15. En outre, l’Assemblée demande à la Serbie:
15.1. de réformer ses institutions et ses structures administratives pour les adapter au nouveau statut du pays de la façon la plus efficace et la plus démocratique possible, en collaborant pleinement avec le Conseil de l’Europe et avec d’autres organisations internationales;
15.2. d’adopter dès que possible une nouvelle Constitution, dans le plein respect des normes européennes et après consultation de la Commission de Venise;
15.3. en attendant, de ne pas retarder les réformes qui, déjà possibles dans le cadre constitutionnel actuel, sont cruciales pour le respect des obligations et engagements de la Serbie auprès du Conseil de l’Europe, comme celles de la justice et de la décentralisation;
15.4. de trouver des solutions législatives et institutionnelles constructives aux problèmes qui touchent les minorités nationales et entre les groupes ethniques dans différentes régions de la République de Serbie;
15.5. d’assurer une pleine collaboration avec le TPIY et de poursuivre les programmes destinés à mieux faire comprendre et accepter ses objectifs par la population, ainsi que les activités d’éducation et de sensibilisation qui ont pour but de susciter, dans l’opinion publique, une prise de conscience accrue des crimes du régime Milošević;
15.6. de continuer et renforcer la poursuite interne des crimes de guerre;
15.7. d’agir avec détermination pour se conformer à toutes les autres recommandations formulées antérieurement par l’Assemblée dans le cadre de la procédure de suivi de l’ancienne union d’état de Serbie-Monténégro, en particulier celles concernant les médias, les ONG, les communautés religieuses, la réforme de la police, de l’armée et des services de sécurité, la lutte contre la corruption, le crime organisé et la traite d’êtres humains, ainsi que la situation des réfugiés et des personnes déplacées à l’intérieur de leur pays.
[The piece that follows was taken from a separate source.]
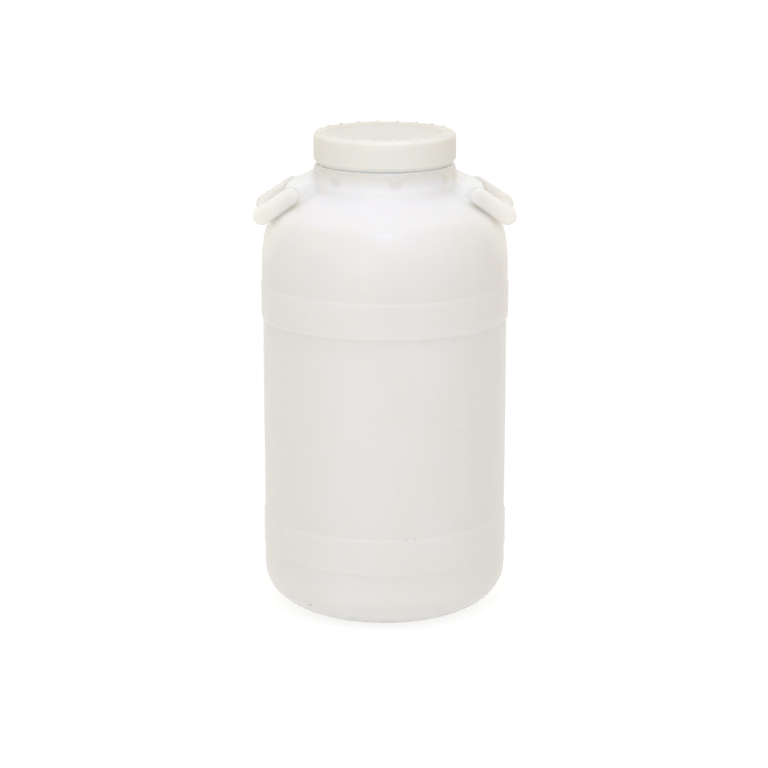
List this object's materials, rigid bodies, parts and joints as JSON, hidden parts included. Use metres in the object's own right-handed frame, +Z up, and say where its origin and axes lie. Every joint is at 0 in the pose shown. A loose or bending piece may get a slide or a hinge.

16. De plus, l’Assemblée demande au Monténégro et à la Serbie de résoudre l’ensemble des questions liées à la dissolution de l’union d’état de la façon la plus rapide, la plus efficace, la plus démocratique et la plus consensuelle possible.
17. Enfin, elle demande à l’Union européenne:
17.1. de poursuivre son engagement en Serbie, en dépit de la suspension des négociations sur l’accord de stabilisation et d’association, en maintenant les canaux appropriés de dialogue politique et en renforçant son aide financière;
17.2. d’entamer des négociations avec le Monténégro afin de conclure un accord de stabilisation et d’association dès que les conditions nécessaires seront remplies.